Jesse colored, and I bit my lip to hide a grin.
“Miss Cross understands me, Miss Wilson,” he said after taking a moment to regain his composure. “I only want to see her safe and not running headlong into dangerous situations.” His gaze narrowed and shifted to me. “As she is so intent on doing.”
“Now see here, Whyte.” Neily placed a placating hand on Jesse's shoulder. “A stroll along the pier is nothing out of the ordinary, and we could hardly have guessed someone was lurking in the
Vigilant
's hold.”
“I understand that, Mr. Vanderbilt. But trouble seems to follow our friend here.”
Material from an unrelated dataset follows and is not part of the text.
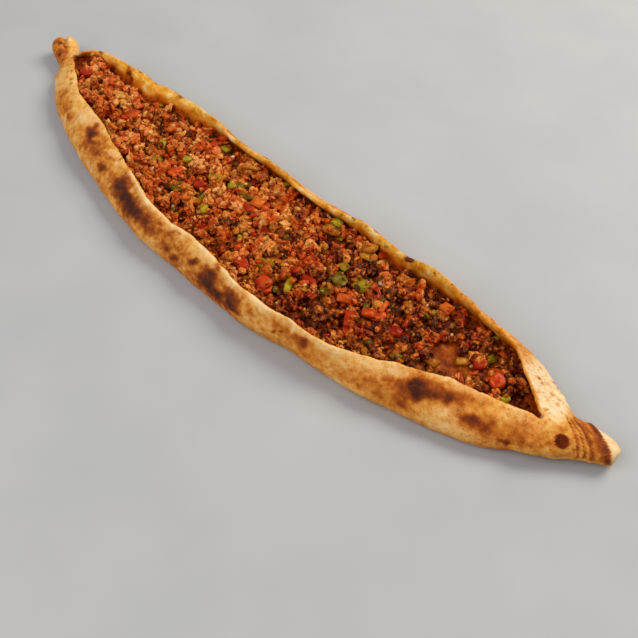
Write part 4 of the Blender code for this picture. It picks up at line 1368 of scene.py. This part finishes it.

“And so do results,” I said in my own defense. But I softened my voice and offered him a conciliatory smile. “Jesse, I'm fine. My neck is a bit sore, but it will heal. It's Neily we should be worried about. Did the doctor look at that lump?”
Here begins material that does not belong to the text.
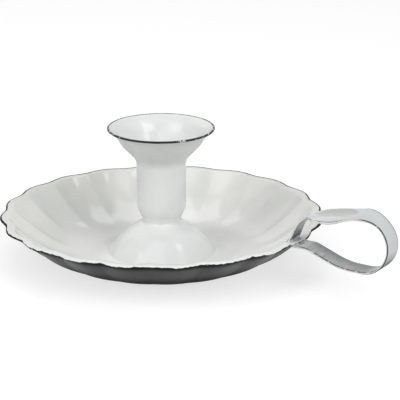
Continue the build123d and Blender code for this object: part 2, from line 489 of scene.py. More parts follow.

Neily touched the back of his head, and for a nightmarish moment I was transported back to last summer, when my brother had awakened from a knock on the head to learn he was the prime suspect in a murder investigation. And then there was Derrick, also struck on the head during yet another investigation that same summer.
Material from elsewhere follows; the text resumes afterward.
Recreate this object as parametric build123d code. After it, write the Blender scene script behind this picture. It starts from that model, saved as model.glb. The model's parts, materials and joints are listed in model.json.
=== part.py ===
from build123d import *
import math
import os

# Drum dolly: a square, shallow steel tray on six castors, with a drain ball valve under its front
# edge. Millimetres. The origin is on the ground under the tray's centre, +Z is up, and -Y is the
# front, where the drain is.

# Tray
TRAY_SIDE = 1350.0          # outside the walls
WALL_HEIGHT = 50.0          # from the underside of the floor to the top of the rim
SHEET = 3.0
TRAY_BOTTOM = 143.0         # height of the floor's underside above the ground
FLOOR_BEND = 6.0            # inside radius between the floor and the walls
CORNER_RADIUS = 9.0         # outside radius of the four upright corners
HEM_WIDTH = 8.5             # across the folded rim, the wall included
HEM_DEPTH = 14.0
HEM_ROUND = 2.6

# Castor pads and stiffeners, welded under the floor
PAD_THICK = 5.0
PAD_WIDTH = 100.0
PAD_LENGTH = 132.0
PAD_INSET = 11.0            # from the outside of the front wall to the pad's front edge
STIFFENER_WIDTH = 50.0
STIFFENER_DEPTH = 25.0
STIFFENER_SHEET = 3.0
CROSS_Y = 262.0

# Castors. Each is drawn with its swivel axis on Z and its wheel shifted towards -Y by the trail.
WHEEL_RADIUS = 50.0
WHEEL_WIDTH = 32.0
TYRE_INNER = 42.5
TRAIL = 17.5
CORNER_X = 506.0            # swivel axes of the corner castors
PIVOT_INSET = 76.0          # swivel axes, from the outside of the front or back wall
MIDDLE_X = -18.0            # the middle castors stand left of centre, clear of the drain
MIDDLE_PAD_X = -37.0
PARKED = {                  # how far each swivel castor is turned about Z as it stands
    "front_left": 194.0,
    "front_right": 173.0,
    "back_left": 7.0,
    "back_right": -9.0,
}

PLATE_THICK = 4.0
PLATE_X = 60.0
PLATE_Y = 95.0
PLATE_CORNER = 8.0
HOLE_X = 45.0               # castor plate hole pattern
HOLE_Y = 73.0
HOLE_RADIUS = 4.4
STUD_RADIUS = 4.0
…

My goodness, Jesse was right, though perhaps not in the way he thought. It was the people around me—those I cared about most—who seemed to encounter the greatest danger as a result of my activities. That was a notion deserving some serious thought.
I promised myself I would do so at the first opportunity.
“The doctor doesn't think I suffered a concussion,” Neily was saying. “But he's given me instructions for tonight just in case.” He touched his coat pocket, where I assumed he had a written list of the doctor's advice.
“I'm relieved to hear it.” Then, to Jesse I said, “Are you going to bring Wyatt Monroe in for questioning?”
Jesse raised his eyebrows. “None of you can identify the attacker. I have no evidence it was Mr. Monroe.”
“You can still question him,” I persisted, buttoning my damp carriage jacket back up over my equally soggy shirtwaist. Without a word Grace slipped to the other side of the examining table and reached to gather up my hair and twist it into something resembling a bun at my nape.
“True, but only if he's willing to cooperate,” Jesse replied.
“He had a motive and he has the expertise to have pulled off his brother's death. Except . . .” I paused as a thought occurred to me—my last memory before the attacker struck. “In the end, it was the storm that swept Virgil overboard. Yet from what I observed on the boat, and what I saw the day of the race, it should have been Wyatt knocked overboard by the boom. And they had switched crew positions at the last minute—did you know that?”
“No, I didn't.” Jesse frowned. “How did you discover that?”
Neily replied, “It's in the records book at the club. Emmaline discovered the original entries had been painted over to look like no change had been made.”
Jesse flashed me a gleam of admiration, albeit a reluctant one. “As if someone didn't want the change to be a clue for us to find.”
“Exactly,” I said. “And right before Neily was knocked out and the rope went around my neck, he said it almost seemed as if Wyatt had been the intended victim and Virgil the murderer . . .” I shook my head with a laugh. “Which is ridiculous, of course, since Virgil is the one who died.”